Schmerzensgeld iHv 40.000 EUR für unnötige Nervdurchtren­nung im Arm und anschliessender, nötig gewordener Amputation der Hand

Am 03.06.1993, nach dem Wechsel eines Keilriemens an einem Auto, verletzte sich ein 32 Jähriger Mann schwer am Ventilator der Lichtmaschine an seinem rechten Unterarm. Dort befand sich eine ca. 6 cm lange Wunde. Daraufhin suchte er schnellstmöglich eine Klinik auf. Bei der Erstversorgung durch den anwesenden Arzt der Chefarztambulanz des Kran­kenhauses diagnostizierte der Mediziner eine Schnittwunde am rechten Unterarm mit Beugesehnenverletzung. Der Arm des Patienten wurde daraufhin betäubt, die Wunde wurde angeschaut (Wundrevision) und die Beugesehnen am Übergang zum Muskel wurden vernäht. Danach erhielt der Patient eine Gipsschiene.

Am nächsten Tag kam der Patient nochmals in die Klink und klagte über starke Schmerzen bei Bewegungen des Handgelenks. Daraufhin wurde der Gips etwas lockerer eingestellt.

Am 06.06.1993 litt der Patient immer noch an starken Schmerzen im Bereich der Wunde. Bei einer weiteren Untersuchung in der Klink wurde eine Schwellung und ein Bluterguss (Hämatom) am Arm beobachtet.

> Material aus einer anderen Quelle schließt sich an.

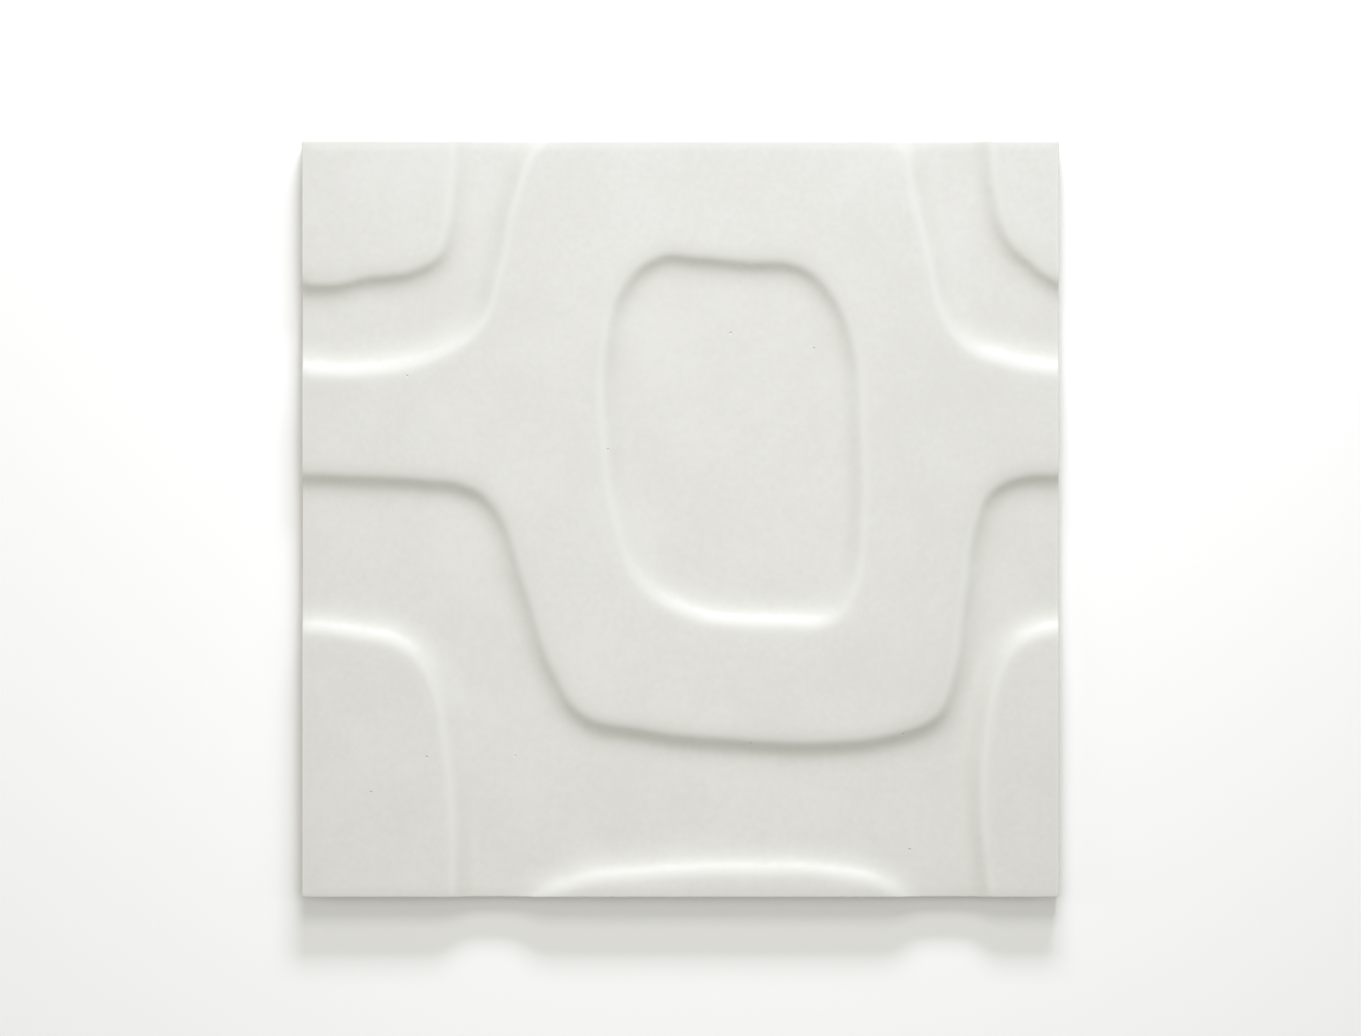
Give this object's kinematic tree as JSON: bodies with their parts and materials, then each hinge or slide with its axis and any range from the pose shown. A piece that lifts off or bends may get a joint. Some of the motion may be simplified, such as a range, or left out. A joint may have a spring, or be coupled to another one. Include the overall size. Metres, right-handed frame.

Am Tag darauf wurde ein Verbandswechsel und eine Fingerschiene angebracht und der Patient an einen Durchgangsarzt (ein Facharzt für Chirurgie mit Schwerpunkt Unfallchirurgie oder ein Facharzt für Orthopädie und Unfallchirurgie mit Zusatzbezeichnung „Spezielle Unfallchirurgie“, der von den Berufsgenossenschaften eine besondere Zulassung erhalten hat) verwiesen. Dieser überwies ihn wegen anhaltender Schmerzen weiter an einen Neurologen. Der Neurologe untersuchte den Patienten und stellte eine Funktions­störung eines Nervs im Arm fest.

Nach weiteren Konsultationen bei Ärzten und Kliniken und keinen Besserungen des Schmerz-Zustandes des Patienten wurden am 25.08.1993 und am 11.07.1994 Revisions-OPs durchgeführt. Auch diese führten zu keiner Klärung und Verbesserung der Schmerzen. Vom 20.09.1994 bis zum 11.10.1994 wurde der Patient in eine Reha-Maßnahme überführt. Diese Maßnahme brach der Patient auf eigenen Wunsch ab, um sich bei einem anderen Arzt in Behandlung zu begeben.

Mit dem Ziel eine Linderung der starken Schmerzen des Patienten herbeizuführen, führte der Arzt mit Zustimmung des Patienten eine Nervdurchtrennungs-OP zur Schmerzausschaltung durch. Die Durchtren­nung der Stammnerven der Hand des Patienten war laut Gutachter „weder eine standardisierte noch eine medizinisch anerkannte noch überhaupt eine geeignete chirurgische Maß­nahme gewesen die Schmerzen zu lindern““. Es sei daher unverständlich, warum die Nervdurchtrennungs-OP überhaupt durchgeführt worden sei.

Am 28.02.1995 stellte sich der Patient in einer weiteren Klinik vor. Der dortige Professor stellte eine hundertprozentige Funktionsbeeinträchtigung des rechten Armes fest. Nach weiteren Konsultationen in einer Uniklinik wegen anhaltender Schmerzen und Ausfalls der Nerven musste am 27.11.1995 innerhalb eines stationären Aufenthalts eine Unter­armamputation des rechten Armes durchgeführt werden. Weitere Aufenthalte zur Anpassung einer Unterarmschmuckprothese und Anfang 2006 zur Nach­amputation des rechten Armstumpfes wurden erforderlich.

Im Ergebnis wurde dem Patienten wegen der fehlerhaften unfallchirurgischen Erstversorgung (führte zu einer Nervirritation im Verletzungsbereich) am 03.06.1993 und wegen des als grob fehlerhaft eingestuf­ten Eingriffs vom 24.11.1994 (Nervdurchtren­nung) ein Schmerzensgeld iHv 40.000 EUR zugesprochen.